— START OF Dataset rows —

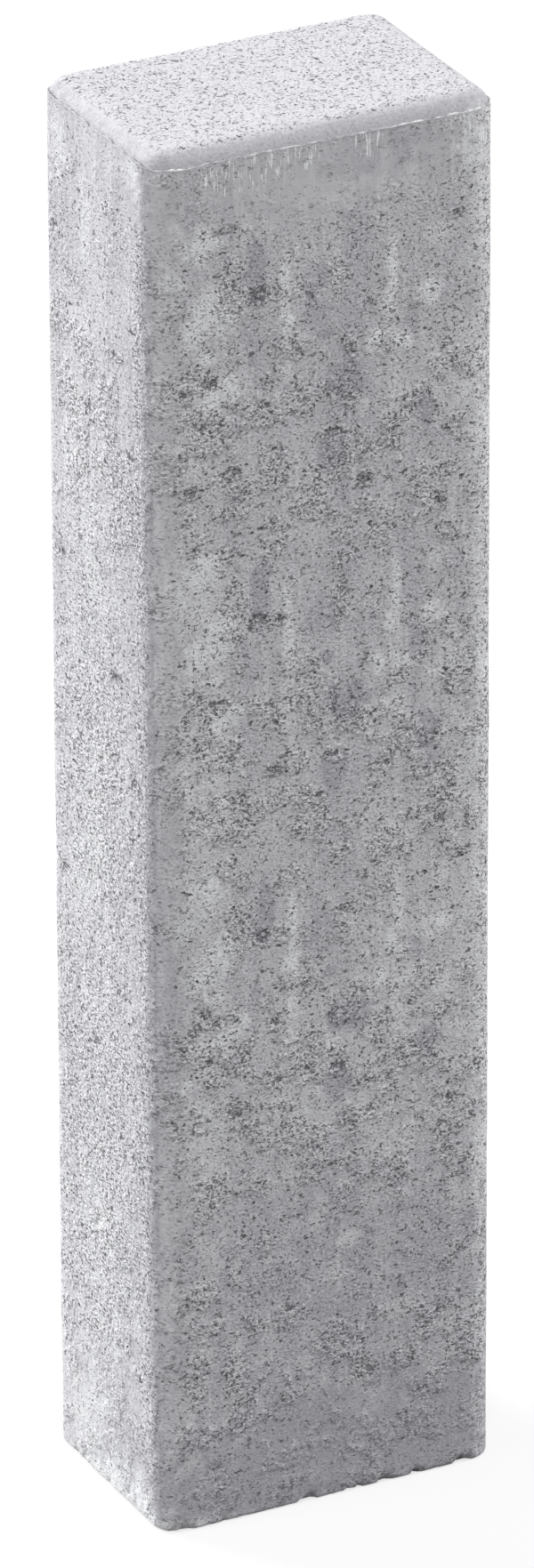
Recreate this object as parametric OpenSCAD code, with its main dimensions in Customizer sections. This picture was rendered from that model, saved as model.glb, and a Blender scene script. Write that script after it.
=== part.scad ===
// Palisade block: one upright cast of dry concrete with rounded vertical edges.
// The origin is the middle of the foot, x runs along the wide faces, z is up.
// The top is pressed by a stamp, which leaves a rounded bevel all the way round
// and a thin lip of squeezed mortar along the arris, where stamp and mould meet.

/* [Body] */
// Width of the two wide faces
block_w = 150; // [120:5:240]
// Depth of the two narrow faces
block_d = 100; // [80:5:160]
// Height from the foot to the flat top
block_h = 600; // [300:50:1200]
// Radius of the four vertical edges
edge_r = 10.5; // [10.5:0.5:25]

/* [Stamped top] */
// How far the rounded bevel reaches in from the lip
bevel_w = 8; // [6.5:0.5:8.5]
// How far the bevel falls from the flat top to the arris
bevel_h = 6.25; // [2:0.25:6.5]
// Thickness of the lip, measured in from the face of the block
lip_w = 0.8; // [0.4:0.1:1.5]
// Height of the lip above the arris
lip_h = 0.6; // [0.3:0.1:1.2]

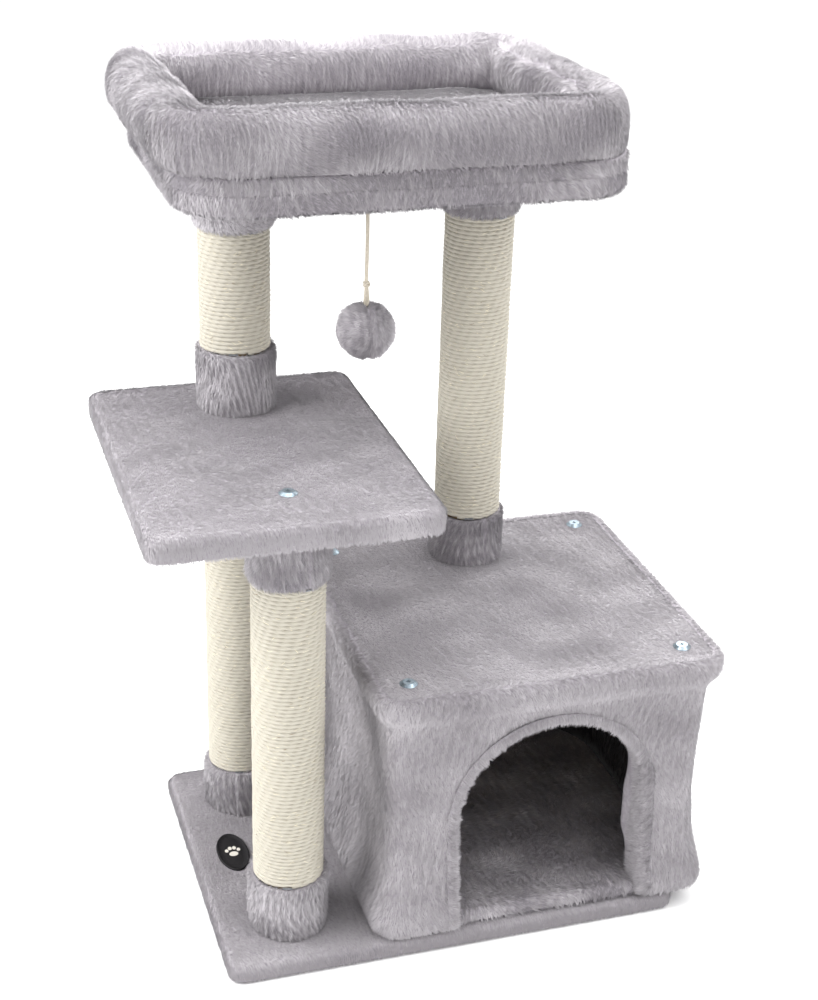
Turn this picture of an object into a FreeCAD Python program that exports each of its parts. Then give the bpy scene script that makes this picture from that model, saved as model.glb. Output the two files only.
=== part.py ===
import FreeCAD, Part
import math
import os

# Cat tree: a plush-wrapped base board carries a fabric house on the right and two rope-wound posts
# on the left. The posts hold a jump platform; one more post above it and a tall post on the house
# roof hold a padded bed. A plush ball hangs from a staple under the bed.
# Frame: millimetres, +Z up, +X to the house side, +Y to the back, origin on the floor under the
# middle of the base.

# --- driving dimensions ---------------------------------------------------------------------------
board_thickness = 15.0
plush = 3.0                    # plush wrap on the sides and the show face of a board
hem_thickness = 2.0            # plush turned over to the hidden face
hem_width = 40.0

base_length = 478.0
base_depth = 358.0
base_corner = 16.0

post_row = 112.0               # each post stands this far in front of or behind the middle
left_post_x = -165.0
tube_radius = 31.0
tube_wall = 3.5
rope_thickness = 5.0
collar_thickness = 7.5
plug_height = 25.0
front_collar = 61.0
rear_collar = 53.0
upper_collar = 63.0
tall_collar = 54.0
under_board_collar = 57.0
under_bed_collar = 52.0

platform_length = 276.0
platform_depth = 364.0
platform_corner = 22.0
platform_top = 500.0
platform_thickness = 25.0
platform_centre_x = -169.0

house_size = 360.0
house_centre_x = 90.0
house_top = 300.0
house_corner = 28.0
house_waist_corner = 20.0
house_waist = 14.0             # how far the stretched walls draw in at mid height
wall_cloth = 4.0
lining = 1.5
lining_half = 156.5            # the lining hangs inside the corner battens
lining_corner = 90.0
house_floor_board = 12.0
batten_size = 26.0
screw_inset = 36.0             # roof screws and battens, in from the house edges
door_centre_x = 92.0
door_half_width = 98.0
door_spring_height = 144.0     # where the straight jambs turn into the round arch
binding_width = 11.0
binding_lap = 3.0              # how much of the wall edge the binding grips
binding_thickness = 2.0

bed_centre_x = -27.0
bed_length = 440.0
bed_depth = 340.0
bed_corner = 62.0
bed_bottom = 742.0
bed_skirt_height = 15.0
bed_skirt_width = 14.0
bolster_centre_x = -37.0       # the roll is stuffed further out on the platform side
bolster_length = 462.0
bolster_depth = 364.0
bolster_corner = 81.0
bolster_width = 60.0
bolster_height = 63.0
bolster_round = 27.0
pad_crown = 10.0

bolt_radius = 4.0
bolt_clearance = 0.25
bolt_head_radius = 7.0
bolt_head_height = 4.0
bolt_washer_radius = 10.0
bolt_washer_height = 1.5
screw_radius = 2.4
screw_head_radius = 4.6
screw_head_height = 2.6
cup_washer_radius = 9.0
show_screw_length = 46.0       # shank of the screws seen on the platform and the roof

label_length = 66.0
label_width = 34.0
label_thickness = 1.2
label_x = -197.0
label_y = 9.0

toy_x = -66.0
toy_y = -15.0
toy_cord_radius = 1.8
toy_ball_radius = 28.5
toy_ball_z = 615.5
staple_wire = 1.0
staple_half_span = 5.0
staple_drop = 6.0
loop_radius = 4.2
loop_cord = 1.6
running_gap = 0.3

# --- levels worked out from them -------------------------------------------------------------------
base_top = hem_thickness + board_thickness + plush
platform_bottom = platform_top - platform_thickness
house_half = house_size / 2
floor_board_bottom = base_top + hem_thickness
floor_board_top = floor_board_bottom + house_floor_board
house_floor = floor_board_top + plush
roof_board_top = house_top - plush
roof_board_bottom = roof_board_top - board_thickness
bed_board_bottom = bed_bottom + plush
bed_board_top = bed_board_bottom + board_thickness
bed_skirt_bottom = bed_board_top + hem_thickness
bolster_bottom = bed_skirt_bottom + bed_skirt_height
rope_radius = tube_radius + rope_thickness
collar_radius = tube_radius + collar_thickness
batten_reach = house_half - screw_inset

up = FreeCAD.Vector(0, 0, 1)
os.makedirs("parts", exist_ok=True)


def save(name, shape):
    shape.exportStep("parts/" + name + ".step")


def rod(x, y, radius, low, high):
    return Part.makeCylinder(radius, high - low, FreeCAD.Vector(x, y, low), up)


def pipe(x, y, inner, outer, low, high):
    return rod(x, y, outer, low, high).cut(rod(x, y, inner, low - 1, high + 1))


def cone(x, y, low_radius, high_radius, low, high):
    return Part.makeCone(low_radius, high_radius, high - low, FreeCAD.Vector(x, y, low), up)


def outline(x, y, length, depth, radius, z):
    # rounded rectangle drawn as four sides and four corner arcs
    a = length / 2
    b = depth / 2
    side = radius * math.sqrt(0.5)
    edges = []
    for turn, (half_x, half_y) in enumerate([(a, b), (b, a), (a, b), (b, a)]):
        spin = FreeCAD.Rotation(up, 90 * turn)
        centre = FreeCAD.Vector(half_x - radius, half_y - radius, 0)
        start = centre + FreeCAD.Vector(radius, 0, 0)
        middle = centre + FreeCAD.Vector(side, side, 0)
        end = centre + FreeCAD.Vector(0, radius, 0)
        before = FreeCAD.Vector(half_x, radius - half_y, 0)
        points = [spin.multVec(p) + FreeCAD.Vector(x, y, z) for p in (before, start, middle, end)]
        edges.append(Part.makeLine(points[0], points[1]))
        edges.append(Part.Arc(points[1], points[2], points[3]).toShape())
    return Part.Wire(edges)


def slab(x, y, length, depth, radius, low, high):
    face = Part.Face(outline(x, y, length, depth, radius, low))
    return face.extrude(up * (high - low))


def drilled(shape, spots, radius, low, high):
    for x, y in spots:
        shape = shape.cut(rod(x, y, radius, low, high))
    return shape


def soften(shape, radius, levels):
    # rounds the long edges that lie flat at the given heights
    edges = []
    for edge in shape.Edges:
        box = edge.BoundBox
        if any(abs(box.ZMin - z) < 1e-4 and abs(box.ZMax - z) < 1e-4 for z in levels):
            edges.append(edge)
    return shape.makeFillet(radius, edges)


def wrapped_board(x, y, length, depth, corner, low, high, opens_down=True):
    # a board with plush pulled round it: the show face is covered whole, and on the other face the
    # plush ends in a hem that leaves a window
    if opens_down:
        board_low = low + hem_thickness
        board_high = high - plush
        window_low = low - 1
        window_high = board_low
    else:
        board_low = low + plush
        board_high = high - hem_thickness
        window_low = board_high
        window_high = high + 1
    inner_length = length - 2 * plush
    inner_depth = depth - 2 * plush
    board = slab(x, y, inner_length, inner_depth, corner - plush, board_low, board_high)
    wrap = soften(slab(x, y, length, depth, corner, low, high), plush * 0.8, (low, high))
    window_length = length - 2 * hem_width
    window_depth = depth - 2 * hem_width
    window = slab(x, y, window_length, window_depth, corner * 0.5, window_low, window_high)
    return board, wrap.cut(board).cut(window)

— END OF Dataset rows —
— START OF Dataset rows —

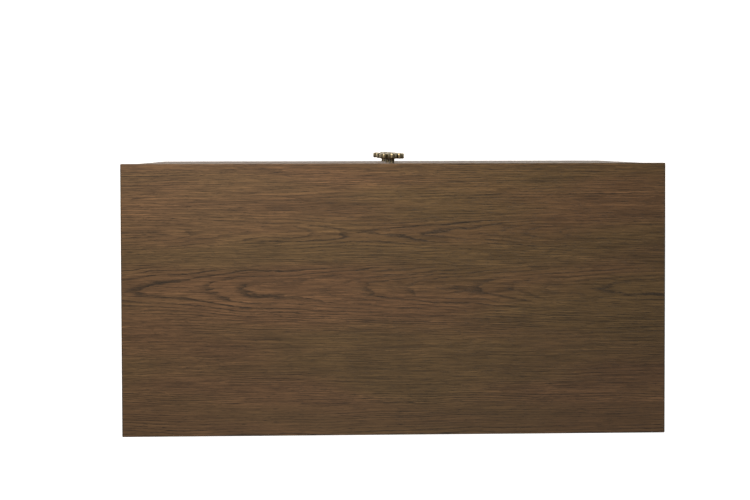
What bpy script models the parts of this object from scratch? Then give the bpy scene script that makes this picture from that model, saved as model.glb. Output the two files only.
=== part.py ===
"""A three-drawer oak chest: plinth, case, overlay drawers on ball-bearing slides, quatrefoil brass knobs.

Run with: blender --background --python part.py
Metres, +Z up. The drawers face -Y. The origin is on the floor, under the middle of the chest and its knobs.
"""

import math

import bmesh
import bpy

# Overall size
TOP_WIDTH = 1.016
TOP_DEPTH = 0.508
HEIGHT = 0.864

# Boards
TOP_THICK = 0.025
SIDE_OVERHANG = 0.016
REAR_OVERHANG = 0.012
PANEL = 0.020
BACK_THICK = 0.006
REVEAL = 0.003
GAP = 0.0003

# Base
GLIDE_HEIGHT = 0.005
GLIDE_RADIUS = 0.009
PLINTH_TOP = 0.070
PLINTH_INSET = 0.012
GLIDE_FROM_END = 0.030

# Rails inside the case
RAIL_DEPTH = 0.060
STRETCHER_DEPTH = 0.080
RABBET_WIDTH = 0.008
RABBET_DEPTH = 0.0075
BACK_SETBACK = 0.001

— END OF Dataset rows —
— START OF Dataset rows —

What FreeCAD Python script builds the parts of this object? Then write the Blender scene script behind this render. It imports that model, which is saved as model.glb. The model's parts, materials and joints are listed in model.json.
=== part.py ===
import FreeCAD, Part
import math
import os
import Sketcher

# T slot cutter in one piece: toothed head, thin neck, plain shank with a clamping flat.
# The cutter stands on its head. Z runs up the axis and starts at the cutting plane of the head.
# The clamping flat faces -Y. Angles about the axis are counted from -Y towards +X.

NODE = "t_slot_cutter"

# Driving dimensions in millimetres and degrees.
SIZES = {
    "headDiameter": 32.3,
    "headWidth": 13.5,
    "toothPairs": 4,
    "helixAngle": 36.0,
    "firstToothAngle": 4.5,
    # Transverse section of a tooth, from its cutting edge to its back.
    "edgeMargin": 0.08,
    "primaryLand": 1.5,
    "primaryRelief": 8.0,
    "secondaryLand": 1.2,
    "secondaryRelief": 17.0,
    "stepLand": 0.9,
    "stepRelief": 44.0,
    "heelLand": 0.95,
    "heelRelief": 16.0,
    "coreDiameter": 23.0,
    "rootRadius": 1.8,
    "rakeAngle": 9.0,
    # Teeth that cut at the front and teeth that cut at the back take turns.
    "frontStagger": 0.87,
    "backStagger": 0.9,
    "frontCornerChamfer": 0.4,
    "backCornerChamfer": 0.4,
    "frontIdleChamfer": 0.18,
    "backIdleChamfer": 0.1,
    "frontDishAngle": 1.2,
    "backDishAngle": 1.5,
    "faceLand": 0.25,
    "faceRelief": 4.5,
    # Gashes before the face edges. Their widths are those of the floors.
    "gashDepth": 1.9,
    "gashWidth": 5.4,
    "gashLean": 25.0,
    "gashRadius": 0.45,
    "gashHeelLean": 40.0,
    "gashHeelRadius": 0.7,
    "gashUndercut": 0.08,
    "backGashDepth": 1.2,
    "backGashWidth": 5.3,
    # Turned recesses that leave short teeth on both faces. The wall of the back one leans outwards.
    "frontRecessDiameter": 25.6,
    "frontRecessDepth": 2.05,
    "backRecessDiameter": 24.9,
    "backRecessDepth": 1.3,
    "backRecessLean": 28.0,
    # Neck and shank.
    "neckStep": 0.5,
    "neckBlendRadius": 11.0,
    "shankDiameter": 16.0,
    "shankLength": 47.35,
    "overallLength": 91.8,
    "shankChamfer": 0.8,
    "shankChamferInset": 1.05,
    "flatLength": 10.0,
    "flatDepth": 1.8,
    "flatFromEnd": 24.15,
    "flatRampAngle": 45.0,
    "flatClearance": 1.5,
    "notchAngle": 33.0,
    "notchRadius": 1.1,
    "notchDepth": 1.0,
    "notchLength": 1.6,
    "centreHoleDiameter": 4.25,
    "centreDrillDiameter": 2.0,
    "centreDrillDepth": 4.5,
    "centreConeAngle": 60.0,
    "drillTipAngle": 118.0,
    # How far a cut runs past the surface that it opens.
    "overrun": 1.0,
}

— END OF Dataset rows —

## Your task:
Transcribe the lines above from the one with "Recreate this object" through the one with "and mould meet.". Include both ends and leave out every other line.

## Finished exercise:
Recreate this object as parametric OpenSCAD code, with its main dimensions in Customizer sections. This picture was rendered from that model, saved as model.glb, and a Blender scene script. Write that script after it.
=== part.scad ===
// Palisade block: one upright cast of dry concrete with rounded vertical edges.
// The origin is the middle of the foot, x runs along the wide faces, z is up.
// The top is pressed by a stamp, which leaves a rounded bevel all the way round
// and a thin lip of squeezed mortar along the arris, where stamp and mould meet.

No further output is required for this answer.